-- GIVEN DATA start --

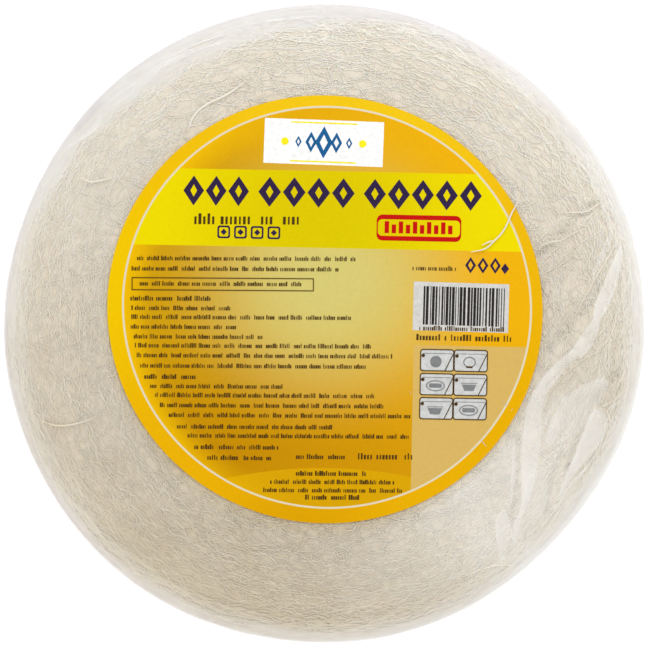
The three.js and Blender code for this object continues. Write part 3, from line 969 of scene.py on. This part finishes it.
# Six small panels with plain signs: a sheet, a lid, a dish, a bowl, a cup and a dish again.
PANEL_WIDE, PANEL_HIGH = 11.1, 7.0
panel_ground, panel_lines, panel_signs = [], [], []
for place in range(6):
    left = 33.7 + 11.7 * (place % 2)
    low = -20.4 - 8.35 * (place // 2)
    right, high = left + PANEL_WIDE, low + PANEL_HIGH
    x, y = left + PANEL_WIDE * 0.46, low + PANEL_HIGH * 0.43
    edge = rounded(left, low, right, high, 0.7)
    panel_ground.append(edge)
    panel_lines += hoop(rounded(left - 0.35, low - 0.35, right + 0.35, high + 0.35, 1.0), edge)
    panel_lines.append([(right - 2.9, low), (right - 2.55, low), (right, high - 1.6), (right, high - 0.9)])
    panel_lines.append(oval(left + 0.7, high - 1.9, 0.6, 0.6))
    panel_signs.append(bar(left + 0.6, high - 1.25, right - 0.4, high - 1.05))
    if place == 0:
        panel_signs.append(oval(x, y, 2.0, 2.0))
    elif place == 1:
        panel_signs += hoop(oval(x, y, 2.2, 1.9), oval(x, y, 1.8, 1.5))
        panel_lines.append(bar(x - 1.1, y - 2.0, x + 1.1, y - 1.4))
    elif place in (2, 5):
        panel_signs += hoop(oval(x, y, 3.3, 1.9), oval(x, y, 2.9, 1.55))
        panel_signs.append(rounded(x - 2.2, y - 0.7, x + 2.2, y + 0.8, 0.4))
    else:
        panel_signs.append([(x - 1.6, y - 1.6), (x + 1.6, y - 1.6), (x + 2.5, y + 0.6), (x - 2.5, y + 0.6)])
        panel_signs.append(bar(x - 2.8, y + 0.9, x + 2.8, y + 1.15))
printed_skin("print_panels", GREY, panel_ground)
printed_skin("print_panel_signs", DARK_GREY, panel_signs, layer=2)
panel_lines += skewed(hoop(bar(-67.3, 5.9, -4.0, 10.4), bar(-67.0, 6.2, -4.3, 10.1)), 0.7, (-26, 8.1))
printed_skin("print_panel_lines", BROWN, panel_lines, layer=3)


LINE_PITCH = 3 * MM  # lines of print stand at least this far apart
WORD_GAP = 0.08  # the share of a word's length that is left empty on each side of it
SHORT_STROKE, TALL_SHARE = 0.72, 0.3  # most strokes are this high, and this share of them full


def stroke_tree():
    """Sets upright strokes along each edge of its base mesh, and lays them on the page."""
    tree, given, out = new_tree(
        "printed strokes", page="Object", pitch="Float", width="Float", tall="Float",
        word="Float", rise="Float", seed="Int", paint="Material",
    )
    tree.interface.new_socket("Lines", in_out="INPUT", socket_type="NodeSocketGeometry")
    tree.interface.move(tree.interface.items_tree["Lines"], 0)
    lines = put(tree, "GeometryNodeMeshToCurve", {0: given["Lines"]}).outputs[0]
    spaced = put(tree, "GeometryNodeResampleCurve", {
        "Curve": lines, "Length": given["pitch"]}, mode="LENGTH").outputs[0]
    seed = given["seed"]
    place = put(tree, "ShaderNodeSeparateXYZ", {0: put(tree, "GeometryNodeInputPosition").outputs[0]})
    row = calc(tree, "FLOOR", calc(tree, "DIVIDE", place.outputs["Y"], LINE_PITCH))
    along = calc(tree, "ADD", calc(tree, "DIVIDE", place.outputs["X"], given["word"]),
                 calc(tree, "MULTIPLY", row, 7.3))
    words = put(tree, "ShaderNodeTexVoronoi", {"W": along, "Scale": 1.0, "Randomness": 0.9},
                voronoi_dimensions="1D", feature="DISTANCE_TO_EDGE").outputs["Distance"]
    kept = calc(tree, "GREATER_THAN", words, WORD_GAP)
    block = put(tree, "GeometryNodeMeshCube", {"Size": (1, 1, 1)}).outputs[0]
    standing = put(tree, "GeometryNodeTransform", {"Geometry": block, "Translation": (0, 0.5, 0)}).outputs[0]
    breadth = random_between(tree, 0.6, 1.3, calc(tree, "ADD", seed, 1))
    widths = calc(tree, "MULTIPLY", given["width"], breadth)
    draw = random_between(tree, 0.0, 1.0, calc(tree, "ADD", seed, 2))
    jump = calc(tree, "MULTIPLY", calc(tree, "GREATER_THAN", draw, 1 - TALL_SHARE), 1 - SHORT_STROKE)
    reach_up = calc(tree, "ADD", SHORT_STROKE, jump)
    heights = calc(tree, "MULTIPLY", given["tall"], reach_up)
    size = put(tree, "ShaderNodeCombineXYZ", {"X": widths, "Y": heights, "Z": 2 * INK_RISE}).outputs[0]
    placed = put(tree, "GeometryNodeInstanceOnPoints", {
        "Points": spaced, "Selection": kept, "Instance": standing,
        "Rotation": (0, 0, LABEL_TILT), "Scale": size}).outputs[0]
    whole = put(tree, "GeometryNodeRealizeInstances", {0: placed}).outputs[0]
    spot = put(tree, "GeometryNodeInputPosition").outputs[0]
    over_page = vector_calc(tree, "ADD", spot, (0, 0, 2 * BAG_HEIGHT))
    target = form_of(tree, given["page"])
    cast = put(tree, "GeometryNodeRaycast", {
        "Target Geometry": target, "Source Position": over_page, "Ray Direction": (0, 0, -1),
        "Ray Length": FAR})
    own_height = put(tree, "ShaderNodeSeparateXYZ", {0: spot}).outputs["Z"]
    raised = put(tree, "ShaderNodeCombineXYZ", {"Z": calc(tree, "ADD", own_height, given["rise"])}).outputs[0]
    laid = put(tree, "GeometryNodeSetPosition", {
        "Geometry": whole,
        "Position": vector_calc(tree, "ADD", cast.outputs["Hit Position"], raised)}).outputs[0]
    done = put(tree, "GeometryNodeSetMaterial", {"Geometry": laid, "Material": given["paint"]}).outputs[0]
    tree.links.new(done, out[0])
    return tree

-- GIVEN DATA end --

REQUIREMENTS — Print from the first line through the line that contains "BROWN, panel_lines, layer=3)", please, including both, and leave out every line outside that stretch.

RESULT —
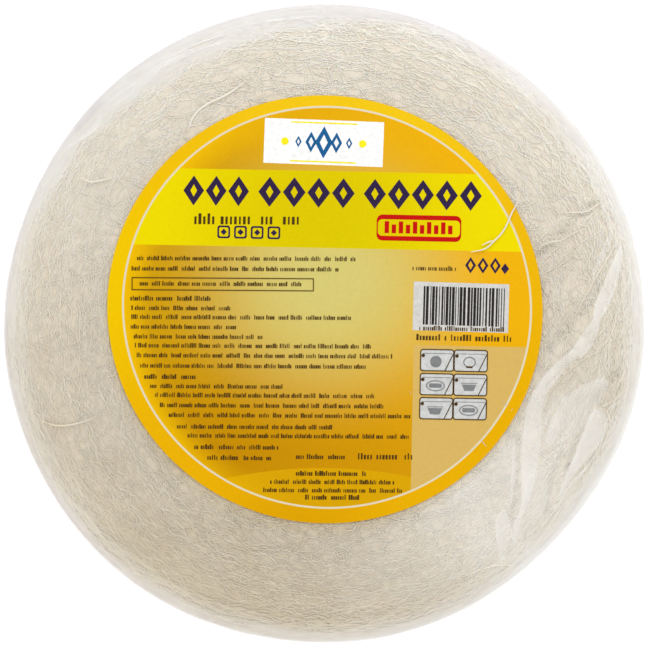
The three.js and Blender code for this object continues. Write part 3, from line 969 of scene.py on. This part finishes it.
# Six small panels with plain signs: a sheet, a lid, a dish, a bowl, a cup and a dish again.
PANEL_WIDE, PANEL_HIGH = 11.1, 7.0
panel_ground, panel_lines, panel_signs = [], [], []
for place in range(6):
    left = 33.7 + 11.7 * (place % 2)
    low = -20.4 - 8.35 * (place // 2)
    right, high = left + PANEL_WIDE, low + PANEL_HIGH
    x, y = left + PANEL_WIDE * 0.46, low + PANEL_HIGH * 0.43
    edge = rounded(left, low, right, high, 0.7)
    panel_ground.append(edge)
    panel_lines += hoop(rounded(left - 0.35, low - 0.35, right + 0.35, high + 0.35, 1.0), edge)
    panel_lines.append([(right - 2.9, low), (right - 2.55, low), (right, high - 1.6), (right, high - 0.9)])
    panel_lines.append(oval(left + 0.7, high - 1.9, 0.6, 0.6))
    panel_signs.append(bar(left + 0.6, high - 1.25, right - 0.4, high - 1.05))
    if place == 0:
        panel_signs.append(oval(x, y, 2.0, 2.0))
    elif place == 1:
        panel_signs += hoop(oval(x, y, 2.2, 1.9), oval(x, y, 1.8, 1.5))
        panel_lines.append(bar(x - 1.1, y - 2.0, x + 1.1, y - 1.4))
    elif place in (2, 5):
        panel_signs += hoop(oval(x, y, 3.3, 1.9), oval(x, y, 2.9, 1.55))
        panel_signs.append(rounded(x - 2.2, y - 0.7, x + 2.2, y + 0.8, 0.4))
    else:
        panel_signs.append([(x - 1.6, y - 1.6), (x + 1.6, y - 1.6), (x + 2.5, y + 0.6), (x - 2.5, y + 0.6)])
        panel_signs.append(bar(x - 2.8, y + 0.9, x + 2.8, y + 1.15))
printed_skin("print_panels", GREY, panel_ground)
printed_skin("print_panel_signs", DARK_GREY, panel_signs, layer=2)
panel_lines += skewed(hoop(bar(-67.3, 5.9, -4.0, 10.4), bar(-67.0, 6.2, -4.3, 10.1)), 0.7, (-26, 8.1))
printed_skin("print_panel_lines", BROWN, panel_lines, layer=3)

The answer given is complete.